- **PROBLEM DESCRIPTION**
Work through the material below line by line and say how many lines include the word "update". Only the number, please.

^^^^^^^^

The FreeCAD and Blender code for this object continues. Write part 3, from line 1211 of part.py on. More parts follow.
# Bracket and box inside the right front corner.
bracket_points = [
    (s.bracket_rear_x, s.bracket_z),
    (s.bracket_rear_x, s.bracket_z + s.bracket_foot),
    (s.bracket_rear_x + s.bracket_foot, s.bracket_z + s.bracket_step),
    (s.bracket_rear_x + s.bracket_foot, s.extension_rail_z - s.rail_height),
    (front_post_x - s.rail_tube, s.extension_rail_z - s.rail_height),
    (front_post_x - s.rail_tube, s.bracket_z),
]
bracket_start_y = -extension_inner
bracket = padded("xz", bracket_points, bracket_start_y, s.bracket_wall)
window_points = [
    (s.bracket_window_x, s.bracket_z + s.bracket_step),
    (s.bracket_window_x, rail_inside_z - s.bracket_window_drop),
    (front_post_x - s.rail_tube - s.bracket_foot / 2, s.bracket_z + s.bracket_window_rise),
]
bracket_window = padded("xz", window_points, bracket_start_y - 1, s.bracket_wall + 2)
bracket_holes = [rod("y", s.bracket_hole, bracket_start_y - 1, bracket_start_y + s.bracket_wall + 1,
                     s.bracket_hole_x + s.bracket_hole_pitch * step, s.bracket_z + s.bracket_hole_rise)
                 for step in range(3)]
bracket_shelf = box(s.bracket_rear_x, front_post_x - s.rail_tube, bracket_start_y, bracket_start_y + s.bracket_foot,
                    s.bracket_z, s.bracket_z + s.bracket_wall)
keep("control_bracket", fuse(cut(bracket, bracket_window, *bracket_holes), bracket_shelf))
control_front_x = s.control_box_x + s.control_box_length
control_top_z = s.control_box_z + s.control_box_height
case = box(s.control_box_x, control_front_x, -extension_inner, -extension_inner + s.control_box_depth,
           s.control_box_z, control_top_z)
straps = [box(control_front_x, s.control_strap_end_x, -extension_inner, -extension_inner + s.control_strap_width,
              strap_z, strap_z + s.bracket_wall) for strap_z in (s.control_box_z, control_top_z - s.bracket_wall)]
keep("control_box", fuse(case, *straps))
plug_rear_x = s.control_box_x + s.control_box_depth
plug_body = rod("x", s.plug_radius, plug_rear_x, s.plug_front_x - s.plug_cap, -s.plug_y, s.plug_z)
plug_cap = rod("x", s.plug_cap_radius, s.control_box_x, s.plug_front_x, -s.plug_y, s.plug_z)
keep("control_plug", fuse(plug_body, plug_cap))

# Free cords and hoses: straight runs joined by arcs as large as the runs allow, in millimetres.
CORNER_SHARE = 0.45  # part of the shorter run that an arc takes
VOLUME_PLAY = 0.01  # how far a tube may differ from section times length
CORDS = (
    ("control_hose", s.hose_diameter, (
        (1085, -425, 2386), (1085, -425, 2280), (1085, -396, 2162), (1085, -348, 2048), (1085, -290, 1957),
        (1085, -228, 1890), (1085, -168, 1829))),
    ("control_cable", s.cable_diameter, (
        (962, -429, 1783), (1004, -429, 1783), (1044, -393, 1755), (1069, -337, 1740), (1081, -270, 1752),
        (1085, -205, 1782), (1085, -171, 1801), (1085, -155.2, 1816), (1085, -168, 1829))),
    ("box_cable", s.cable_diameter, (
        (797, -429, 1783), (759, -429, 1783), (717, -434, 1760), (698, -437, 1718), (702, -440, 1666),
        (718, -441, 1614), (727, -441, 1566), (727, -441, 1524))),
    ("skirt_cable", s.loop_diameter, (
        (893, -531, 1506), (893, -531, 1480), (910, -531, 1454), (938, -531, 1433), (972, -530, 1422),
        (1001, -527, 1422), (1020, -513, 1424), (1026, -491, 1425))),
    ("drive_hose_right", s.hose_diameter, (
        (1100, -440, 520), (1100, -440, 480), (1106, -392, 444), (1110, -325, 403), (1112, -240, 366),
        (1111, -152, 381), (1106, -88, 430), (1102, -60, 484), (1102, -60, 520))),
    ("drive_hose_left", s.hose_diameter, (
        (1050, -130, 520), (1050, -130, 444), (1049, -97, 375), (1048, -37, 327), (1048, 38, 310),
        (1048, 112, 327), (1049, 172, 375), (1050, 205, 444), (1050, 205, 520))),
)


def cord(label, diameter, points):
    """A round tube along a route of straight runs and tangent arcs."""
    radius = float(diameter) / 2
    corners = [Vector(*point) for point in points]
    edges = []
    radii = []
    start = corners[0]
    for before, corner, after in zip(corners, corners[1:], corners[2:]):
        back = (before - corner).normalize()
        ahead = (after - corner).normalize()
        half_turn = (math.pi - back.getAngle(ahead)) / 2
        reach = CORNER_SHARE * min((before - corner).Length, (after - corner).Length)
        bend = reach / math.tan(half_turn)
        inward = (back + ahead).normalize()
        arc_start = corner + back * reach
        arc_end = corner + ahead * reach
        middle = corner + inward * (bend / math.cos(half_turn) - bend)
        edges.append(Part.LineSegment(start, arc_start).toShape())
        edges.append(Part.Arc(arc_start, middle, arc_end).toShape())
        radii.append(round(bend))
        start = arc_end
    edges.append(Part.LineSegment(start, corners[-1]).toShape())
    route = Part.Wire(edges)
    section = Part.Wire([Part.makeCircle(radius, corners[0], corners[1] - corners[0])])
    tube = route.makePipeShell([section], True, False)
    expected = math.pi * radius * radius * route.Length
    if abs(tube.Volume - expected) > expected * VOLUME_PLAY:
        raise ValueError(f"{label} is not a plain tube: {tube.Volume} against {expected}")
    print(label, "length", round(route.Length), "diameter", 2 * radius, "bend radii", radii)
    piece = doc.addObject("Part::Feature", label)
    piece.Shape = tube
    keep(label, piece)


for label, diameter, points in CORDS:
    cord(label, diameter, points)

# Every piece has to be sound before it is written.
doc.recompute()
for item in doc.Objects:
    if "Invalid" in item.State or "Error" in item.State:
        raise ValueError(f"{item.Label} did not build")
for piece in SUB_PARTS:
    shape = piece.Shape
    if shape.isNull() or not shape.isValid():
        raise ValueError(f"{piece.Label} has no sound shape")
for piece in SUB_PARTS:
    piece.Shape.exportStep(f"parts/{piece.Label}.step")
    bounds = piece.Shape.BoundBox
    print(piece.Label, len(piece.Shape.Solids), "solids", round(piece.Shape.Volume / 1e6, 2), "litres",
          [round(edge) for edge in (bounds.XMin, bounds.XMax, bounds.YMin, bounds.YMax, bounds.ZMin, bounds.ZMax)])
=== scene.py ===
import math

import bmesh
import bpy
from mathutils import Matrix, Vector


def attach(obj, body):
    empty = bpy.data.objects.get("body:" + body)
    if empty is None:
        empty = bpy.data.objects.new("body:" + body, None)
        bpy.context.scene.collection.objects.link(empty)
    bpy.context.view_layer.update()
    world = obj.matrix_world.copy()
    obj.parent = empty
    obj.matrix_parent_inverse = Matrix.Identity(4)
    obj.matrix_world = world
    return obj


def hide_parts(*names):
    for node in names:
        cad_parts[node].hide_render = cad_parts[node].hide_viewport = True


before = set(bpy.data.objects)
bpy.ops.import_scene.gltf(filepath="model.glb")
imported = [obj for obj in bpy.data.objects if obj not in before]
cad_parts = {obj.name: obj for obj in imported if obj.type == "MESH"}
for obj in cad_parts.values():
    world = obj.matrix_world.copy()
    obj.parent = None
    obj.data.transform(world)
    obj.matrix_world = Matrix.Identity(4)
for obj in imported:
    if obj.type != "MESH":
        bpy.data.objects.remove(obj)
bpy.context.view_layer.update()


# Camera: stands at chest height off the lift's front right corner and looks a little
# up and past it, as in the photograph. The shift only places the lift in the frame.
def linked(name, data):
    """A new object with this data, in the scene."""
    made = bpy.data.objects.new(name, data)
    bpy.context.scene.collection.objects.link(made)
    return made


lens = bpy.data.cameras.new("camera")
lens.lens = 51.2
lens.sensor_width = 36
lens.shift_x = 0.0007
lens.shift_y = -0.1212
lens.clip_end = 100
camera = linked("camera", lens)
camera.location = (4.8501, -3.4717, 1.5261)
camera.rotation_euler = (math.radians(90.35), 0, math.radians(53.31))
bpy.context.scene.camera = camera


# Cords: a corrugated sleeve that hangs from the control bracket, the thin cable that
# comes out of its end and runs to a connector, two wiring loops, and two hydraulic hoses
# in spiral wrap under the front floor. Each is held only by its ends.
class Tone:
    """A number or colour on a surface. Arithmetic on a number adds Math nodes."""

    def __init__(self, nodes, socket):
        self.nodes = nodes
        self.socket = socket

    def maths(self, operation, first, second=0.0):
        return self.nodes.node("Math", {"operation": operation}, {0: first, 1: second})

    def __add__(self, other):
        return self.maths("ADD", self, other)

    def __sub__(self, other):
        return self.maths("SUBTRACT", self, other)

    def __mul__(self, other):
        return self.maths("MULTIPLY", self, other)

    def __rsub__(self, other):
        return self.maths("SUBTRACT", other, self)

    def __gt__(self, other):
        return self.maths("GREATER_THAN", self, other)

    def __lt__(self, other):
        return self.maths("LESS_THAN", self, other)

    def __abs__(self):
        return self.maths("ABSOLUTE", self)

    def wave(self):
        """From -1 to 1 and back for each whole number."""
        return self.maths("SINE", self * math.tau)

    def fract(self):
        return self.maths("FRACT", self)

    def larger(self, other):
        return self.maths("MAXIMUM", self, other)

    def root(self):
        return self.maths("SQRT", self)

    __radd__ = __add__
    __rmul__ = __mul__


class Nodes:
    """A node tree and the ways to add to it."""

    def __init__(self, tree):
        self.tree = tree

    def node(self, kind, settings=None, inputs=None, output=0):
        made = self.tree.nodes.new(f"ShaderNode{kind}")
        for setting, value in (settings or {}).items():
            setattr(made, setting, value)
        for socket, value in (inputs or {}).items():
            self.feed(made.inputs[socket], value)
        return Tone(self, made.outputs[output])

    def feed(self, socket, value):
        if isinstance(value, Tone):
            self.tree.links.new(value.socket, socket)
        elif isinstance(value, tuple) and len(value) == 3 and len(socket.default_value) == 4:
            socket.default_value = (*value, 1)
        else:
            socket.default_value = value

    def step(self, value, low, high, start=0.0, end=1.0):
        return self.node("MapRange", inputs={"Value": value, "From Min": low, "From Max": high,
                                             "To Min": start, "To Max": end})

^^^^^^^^

- **RESULT FOR THIS TASK**
2